═════ COLLECTED DATA
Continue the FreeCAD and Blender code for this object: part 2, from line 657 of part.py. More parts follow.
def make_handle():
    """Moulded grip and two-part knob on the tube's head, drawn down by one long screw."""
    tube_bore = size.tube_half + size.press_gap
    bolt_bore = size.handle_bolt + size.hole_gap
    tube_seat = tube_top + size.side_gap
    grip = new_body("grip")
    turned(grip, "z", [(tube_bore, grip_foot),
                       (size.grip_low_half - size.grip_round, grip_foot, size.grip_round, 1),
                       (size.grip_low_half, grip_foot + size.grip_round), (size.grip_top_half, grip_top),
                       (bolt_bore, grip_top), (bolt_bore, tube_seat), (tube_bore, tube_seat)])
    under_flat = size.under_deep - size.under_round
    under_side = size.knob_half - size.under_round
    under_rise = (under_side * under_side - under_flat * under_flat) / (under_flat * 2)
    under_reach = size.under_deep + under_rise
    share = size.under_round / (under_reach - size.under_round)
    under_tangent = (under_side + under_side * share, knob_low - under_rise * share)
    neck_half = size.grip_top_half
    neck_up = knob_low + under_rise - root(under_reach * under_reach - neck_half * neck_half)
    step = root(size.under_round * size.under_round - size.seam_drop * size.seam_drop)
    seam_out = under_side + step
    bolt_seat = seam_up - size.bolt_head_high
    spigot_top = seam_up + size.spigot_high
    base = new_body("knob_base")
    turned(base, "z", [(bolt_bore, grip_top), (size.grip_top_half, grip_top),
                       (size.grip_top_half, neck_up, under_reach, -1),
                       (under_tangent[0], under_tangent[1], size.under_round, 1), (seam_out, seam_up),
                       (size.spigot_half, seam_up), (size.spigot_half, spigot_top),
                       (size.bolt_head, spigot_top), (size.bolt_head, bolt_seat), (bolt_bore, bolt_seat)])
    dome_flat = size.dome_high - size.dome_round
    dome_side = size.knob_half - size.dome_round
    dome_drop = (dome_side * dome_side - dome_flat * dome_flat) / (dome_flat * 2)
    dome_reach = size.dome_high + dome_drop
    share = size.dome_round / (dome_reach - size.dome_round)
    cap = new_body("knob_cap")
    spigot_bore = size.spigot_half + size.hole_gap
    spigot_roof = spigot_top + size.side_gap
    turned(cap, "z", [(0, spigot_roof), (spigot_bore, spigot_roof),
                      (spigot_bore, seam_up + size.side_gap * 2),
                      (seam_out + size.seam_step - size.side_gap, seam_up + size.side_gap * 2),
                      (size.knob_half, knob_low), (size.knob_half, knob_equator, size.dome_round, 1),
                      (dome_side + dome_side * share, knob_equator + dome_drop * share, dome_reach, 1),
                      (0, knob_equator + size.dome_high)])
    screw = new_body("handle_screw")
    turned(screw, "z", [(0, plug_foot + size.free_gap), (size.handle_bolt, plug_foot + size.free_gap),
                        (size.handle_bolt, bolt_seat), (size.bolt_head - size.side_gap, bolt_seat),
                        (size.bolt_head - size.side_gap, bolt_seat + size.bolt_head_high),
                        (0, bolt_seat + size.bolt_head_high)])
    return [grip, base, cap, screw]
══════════
**SHORT TASK**
Can you reproduce all the material exactly?

**THE RESPONSE**
Continue the FreeCAD and Blender code for this object: part 2, from line 657 of part.py. More parts follow.
def make_handle():
    """Moulded grip and two-part knob on the tube's head, drawn down by one long screw."""
    tube_bore = size.tube_half + size.press_gap
    bolt_bore = size.handle_bolt + size.hole_gap
    tube_seat = tube_top + size.side_gap
    grip = new_body("grip")
    turned(grip, "z", [(tube_bore, grip_foot),
                       (size.grip_low_half - size.grip_round, grip_foot, size.grip_round, 1),
                       (size.grip_low_half, grip_foot + size.grip_round), (size.grip_top_half, grip_top),
                       (bolt_bore, grip_top), (bolt_bore, tube_seat), (tube_bore, tube_seat)])
    under_flat = size.under_deep - size.under_round
    under_side = size.knob_half - size.under_round
    under_rise = (under_side * under_side - under_flat * under_flat) / (under_flat * 2)
    under_reach = size.under_deep + under_rise
    share = size.under_round / (under_reach - size.under_round)
    under_tangent = (under_side + under_side * share, knob_low - under_rise * share)
    neck_half = size.grip_top_half
    neck_up = knob_low + under_rise - root(under_reach * under_reach - neck_half * neck_half)
    step = root(size.under_round * size.under_round - size.seam_drop * size.seam_drop)
    seam_out = under_side + step
    bolt_seat = seam_up - size.bolt_head_high
    spigot_top = seam_up + size.spigot_high
    base = new_body("knob_base")
    turned(base, "z", [(bolt_bore, grip_top), (size.grip_top_half, grip_top),
                       (size.grip_top_half, neck_up, under_reach, -1),
                       (under_tangent[0], under_tangent[1], size.under_round, 1), (seam_out, seam_up),
                       (size.spigot_half, seam_up), (size.spigot_half, spigot_top),
                       (size.bolt_head, spigot_top), (size.bolt_head, bolt_seat), (bolt_bore, bolt_seat)])
    dome_flat = size.dome_high - size.dome_round
    dome_side = size.knob_half - size.dome_round
    dome_drop = (dome_side * dome_side - dome_flat * dome_flat) / (dome_flat * 2)
    dome_reach = size.dome_high + dome_drop
    share = size.dome_round / (dome_reach - size.dome_round)
    cap = new_body("knob_cap")
    spigot_bore = size.spigot_half + size.hole_gap
    spigot_roof = spigot_top + size.side_gap
    turned(cap, "z", [(0, spigot_roof), (spigot_bore, spigot_roof),
                      (spigot_bore, seam_up + size.side_gap * 2),
                      (seam_out + size.seam_step - size.side_gap, seam_up + size.side_gap * 2),
                      (size.knob_half, knob_low), (size.knob_half, knob_equator, size.dome_round, 1),
                      (dome_side + dome_side * share, knob_equator + dome_drop * share, dome_reach, 1),
                      (0, knob_equator + size.dome_high)])
    screw = new_body("handle_screw")
    turned(screw, "z", [(0, plug_foot + size.free_gap), (size.handle_bolt, plug_foot + size.free_gap),
                        (size.handle_bolt, bolt_seat), (size.bolt_head - size.side_gap, bolt_seat),
                        (size.bolt_head - size.side_gap, bolt_seat + size.bolt_head_high),
                        (0, bolt_seat + size.bolt_head_high)])
    return [grip, base, cap, screw]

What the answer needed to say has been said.